» **Written request**
Up to and including the line with "THIN_END_ROUND_AT_BASE = 0.35", reproduce the listing below exactly, beginning at its first line.
──────── Material for the task
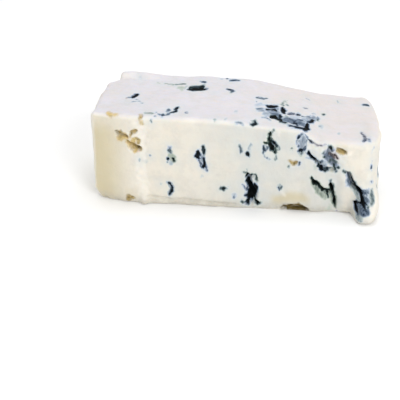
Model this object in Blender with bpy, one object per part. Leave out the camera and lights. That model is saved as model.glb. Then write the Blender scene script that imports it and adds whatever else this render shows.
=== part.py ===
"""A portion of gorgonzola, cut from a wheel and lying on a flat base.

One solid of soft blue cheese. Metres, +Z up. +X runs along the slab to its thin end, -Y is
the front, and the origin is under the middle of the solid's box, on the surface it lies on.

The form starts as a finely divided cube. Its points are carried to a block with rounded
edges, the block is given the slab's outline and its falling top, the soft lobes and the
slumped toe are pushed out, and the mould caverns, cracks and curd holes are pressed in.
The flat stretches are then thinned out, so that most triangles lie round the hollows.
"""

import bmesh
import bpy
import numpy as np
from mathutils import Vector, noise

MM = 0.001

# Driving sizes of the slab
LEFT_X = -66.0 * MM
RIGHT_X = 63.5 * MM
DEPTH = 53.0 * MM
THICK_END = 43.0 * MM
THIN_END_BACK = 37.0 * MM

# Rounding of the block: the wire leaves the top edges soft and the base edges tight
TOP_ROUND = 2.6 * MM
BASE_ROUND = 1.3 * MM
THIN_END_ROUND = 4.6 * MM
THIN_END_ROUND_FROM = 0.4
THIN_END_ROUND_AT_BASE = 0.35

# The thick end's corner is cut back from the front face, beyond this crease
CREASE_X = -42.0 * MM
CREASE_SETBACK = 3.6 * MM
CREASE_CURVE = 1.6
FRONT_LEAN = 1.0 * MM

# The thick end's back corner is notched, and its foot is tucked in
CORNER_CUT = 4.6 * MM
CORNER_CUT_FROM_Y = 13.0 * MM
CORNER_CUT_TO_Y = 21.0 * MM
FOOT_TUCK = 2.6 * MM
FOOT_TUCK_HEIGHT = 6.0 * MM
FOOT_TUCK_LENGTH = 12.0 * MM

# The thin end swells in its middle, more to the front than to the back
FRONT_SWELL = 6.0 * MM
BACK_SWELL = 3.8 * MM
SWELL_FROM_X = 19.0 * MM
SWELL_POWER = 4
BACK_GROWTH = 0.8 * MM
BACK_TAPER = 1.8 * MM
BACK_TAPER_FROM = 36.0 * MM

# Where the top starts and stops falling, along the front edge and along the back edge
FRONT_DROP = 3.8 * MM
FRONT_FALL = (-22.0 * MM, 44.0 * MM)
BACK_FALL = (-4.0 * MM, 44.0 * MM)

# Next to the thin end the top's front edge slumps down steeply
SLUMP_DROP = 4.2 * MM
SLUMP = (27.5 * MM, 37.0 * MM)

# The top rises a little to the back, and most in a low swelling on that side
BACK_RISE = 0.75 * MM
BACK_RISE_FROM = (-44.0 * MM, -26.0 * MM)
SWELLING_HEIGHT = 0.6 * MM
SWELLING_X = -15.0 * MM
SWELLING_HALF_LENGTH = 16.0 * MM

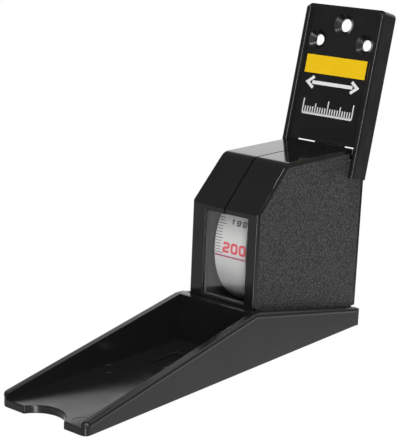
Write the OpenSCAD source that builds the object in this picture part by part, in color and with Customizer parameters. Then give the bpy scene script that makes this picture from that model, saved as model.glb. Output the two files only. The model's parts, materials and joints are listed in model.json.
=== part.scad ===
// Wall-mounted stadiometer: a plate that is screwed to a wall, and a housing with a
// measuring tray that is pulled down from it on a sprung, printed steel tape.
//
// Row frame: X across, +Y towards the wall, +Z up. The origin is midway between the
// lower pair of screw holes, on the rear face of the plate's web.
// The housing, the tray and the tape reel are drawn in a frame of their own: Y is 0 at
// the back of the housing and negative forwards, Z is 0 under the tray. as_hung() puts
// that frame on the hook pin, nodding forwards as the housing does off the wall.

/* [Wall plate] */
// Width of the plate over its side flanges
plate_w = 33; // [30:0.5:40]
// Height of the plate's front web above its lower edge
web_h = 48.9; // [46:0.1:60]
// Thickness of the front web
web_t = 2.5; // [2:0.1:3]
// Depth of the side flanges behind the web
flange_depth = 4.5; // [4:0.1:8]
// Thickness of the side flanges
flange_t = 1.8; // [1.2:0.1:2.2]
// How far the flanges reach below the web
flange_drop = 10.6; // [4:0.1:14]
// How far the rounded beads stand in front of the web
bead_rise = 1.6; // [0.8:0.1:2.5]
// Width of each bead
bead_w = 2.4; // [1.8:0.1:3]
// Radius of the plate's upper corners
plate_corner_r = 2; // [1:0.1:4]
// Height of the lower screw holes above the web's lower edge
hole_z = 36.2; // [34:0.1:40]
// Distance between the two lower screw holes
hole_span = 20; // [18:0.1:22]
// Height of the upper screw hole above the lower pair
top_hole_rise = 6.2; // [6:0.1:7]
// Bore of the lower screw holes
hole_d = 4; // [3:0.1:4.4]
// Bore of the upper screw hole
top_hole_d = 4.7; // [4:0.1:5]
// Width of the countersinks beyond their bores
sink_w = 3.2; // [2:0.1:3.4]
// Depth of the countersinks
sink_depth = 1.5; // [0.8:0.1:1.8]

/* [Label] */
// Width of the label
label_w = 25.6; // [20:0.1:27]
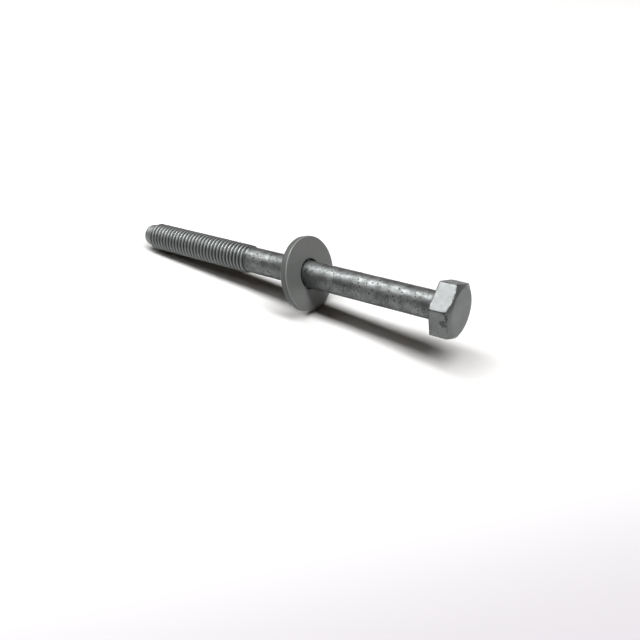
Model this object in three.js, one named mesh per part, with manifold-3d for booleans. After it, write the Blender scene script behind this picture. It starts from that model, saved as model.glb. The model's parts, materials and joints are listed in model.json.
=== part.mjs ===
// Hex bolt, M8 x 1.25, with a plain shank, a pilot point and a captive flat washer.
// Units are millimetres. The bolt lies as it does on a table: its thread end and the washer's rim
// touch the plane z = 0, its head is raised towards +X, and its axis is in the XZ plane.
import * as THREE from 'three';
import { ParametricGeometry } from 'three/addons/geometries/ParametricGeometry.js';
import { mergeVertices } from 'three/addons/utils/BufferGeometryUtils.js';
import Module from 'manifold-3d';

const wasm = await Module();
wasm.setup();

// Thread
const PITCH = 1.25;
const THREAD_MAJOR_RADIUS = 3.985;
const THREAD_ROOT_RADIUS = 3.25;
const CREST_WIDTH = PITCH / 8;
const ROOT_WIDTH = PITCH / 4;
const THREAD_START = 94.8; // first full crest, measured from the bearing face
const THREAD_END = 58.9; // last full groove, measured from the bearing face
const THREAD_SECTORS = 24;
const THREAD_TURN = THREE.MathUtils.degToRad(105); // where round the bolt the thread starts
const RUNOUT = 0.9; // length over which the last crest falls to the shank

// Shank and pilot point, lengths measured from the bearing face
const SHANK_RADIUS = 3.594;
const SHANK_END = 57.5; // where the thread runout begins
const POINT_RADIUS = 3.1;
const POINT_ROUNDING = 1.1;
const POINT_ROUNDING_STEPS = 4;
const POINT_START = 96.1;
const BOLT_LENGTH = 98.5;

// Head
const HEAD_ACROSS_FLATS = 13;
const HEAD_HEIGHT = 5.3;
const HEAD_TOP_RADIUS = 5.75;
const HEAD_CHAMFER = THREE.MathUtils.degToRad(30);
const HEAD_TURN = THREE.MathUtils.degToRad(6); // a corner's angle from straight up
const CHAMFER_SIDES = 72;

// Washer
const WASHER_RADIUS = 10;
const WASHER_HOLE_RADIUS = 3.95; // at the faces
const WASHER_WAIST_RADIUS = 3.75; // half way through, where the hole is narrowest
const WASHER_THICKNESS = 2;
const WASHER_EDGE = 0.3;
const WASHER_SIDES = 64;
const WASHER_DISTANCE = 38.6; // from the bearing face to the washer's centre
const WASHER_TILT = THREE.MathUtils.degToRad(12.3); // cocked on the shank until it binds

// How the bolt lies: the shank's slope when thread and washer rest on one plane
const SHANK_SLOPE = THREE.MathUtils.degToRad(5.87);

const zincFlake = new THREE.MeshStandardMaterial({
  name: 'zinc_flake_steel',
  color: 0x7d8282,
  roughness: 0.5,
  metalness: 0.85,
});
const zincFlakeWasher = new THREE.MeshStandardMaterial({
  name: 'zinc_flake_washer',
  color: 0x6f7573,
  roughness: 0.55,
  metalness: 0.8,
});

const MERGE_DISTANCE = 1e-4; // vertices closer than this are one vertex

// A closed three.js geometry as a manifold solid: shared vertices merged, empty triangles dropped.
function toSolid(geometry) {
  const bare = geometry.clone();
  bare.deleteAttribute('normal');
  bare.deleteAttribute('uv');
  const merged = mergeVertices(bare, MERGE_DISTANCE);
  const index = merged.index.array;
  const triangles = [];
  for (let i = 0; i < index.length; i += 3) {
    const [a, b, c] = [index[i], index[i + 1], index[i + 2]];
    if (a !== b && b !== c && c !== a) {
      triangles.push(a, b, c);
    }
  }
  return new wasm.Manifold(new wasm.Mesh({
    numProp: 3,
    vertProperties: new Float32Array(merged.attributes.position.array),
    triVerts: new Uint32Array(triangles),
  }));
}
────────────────
» **Expected answer**
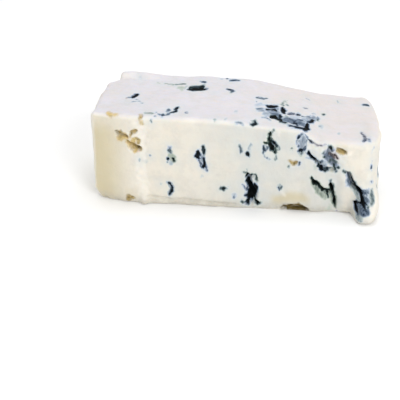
Model this object in Blender with bpy, one object per part. Leave out the camera and lights. That model is saved as model.glb. Then write the Blender scene script that imports it and adds whatever else this render shows.
=== part.py ===
"""A portion of gorgonzola, cut from a wheel and lying on a flat base.

One solid of soft blue cheese. Metres, +Z up. +X runs along the slab to its thin end, -Y is
the front, and the origin is under the middle of the solid's box, on the surface it lies on.

The form starts as a finely divided cube. Its points are carried to a block with rounded
edges, the block is given the slab's outline and its falling top, the soft lobes and the
slumped toe are pushed out, and the mould caverns, cracks and curd holes are pressed in.
The flat stretches are then thinned out, so that most triangles lie round the hollows.
"""

import bmesh
import bpy
import numpy as np
from mathutils import Vector, noise

MM = 0.001

# Driving sizes of the slab
LEFT_X = -66.0 * MM
RIGHT_X = 63.5 * MM
DEPTH = 53.0 * MM
THICK_END = 43.0 * MM
THIN_END_BACK = 37.0 * MM

# Rounding of the block: the wire leaves the top edges soft and the base edges tight
TOP_ROUND = 2.6 * MM
BASE_ROUND = 1.3 * MM
THIN_END_ROUND = 4.6 * MM
THIN_END_ROUND_FROM = 0.4
THIN_END_ROUND_AT_BASE = 0.35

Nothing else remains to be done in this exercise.